Saturday, January 11, 2014

Scandinavian Noir, or Gamer Espionage? Anders de la Motte, BUZZ

Caught up in crime fiction that depends on the Internet? Already a fan of Lisa Brackmann's China-based thrillers and illicit gamer underworld? Have a special place on your shelf for William Gibson's Neuromancer, the speculative fiction that launched cyberworlds and serious online gaming?

Here's your next tasty work of crime fiction: BUZZ, from Swedish author and politician Anders de la Motte. This is another case where American readers are getting the good stuff later than the Europeans, who've already made the crime trilogy of Game, Buzz, and Bubble into a best-selling series. Thank goodness, the translators are helping us to catch up.

HP -- Henrik Pettersson, living under multiple aliases -- should have known better. Hiding from the Gamemaster (with good reason), he's been spending his ill-gotten gains in various locations around the world. But when he accepts an invitation to an Arab compound of sin and sexuality, not only does he indulge heavily in both, but he gets so stoned that he puts his fragile constructions completely at risk. Soon he's in the hands of the police, accused -- with convincing evidence -- of having murdered the woman who seduced him there.

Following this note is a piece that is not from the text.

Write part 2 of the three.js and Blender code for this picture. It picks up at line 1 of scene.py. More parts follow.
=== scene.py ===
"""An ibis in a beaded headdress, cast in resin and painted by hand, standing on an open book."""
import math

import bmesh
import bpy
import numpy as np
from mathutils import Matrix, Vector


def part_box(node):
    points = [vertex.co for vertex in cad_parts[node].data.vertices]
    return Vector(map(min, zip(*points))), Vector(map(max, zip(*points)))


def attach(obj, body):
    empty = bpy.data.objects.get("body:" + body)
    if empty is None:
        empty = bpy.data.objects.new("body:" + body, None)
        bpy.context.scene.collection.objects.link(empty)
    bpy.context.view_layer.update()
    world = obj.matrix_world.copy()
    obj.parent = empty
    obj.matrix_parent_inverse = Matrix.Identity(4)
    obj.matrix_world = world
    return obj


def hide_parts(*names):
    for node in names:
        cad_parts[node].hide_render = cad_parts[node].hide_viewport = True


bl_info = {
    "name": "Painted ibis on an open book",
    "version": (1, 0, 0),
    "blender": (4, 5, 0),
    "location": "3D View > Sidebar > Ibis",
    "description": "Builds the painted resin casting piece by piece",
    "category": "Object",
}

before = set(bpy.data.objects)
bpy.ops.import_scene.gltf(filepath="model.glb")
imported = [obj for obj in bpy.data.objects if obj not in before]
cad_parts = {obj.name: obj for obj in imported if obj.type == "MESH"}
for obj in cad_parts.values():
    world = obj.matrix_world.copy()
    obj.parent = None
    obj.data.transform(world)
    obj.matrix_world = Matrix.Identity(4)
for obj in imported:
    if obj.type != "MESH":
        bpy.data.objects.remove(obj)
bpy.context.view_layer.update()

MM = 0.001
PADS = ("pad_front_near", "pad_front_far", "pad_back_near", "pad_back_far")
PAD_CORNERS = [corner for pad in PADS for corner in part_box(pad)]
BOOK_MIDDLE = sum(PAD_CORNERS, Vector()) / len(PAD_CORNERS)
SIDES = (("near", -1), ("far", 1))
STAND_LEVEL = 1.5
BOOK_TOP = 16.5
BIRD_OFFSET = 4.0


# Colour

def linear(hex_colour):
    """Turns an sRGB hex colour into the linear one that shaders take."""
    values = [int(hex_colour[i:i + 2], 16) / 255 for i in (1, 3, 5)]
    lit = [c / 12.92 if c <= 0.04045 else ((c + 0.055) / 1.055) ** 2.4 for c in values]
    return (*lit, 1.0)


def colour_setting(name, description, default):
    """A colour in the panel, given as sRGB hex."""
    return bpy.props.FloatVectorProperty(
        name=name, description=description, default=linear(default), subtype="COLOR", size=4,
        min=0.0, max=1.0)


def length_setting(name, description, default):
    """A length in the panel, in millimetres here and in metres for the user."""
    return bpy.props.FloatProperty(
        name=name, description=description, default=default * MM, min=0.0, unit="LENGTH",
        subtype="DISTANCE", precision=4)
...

In flashes of insight, bits of e-mails, and alternating chapters that reveal the setup that HP's sister Rebecca has fallen into, the tense and powerful net that's trapping HP becomes clear. His return to Europe, under yet another alias, can't be good news, can it? After all, the Game is likely to catch up with him there, and the consequences could be fatal -- at least.

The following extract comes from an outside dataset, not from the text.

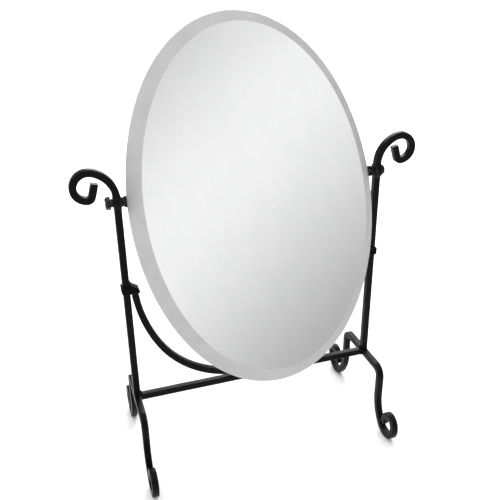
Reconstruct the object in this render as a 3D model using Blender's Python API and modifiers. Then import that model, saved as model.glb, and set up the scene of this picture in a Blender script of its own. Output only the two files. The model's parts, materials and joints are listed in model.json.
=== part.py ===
"""Countertop mirror: a bevelled oval glass that tilts in a wrought-iron stand of square bar.

Metres, +Z up, +Y away from the viewer. The origin is on the surface that the stand rests on,
midway between the four feet. Each named object is one separate piece.
"""

import math

import bmesh
import bpy
from mathutils import Matrix, Vector

# Stand
GAP = 0.0003  # clearance kept between pieces that touch
BAR = 0.0079  # side of the square bar
BAR_CHAMFER = 0.0011
POST_X = 0.150  # upright's centre line, from the middle of the stand
CROSSBAR_TO_PIVOT = 0.2500
CROSSBAR_TO_COLLAR = 0.1470
CHORD_ERROR = 0.00008  # how far a bend's straight facets may stray from its arc

# Half of the bow, from the middle outwards and up: ("line", length) or ("arc", radius, degrees)
BOW_HALF_PATH = (
    ("arc", 0.200, 10.0),
    ("arc", 0.120, 50.0),
    ("arc", 0.179, 22.0),
    ("line", 0.012),
)

# Half of a leg bar, from the crossbar's level outwards and down
LEG_REACH = 0.0475
LEG_BEND = 0.011
FOOT_FACET = 10.8  # degrees; four and a half of these leave a level facet under the scroll
LEG_HALF_PATH = (
    ("line", LEG_REACH - LEG_BEND),
    ("arc", LEG_BEND, -90.0),
    ("line", 0.02683),
    ("arc", 0.052, 90.0 - 4.5 * FOOT_FACET),
    ("arc", 0.018, 14 * FOOT_FACET),
    ("arc", 0.0105, 150.0),
    ("line", 0.0105),
)

# Upright's scroll, from the pivot upwards and out to the side
SCROLL_PATH = (
    ("arc", 0.032, -72.0),
    ("arc", 0.0158, -108.0),
    ("arc", 0.0139, -88.0),
    ("arc", 0.0047, -76.0),
    ("line", 0.0146),
)
SCROLL_STARTS = {"left": 0.0045, "right": 0.0080}  # straight bar above the pivot, bent by hand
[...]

If you're able to fit in a reading of Game before you tackle Buzz, so much the better. But de la Motte does a delicate tease of reveals, making clear the most important parts of what happened in the earlier volume, and it works well to jump straight into this new one. Tautly plotted, cunningly arranged, and smoothly translated by Neil Smith (whose only flaw is a slightly ragged edge between Americanizing the text and leaving it with a British tang), this is a postmodern thriller with sturdily familiar narrative and an enduring attachment to the badness of bad-boy betrayal. A hearty thank-you to Atria for bringing the book to American readers.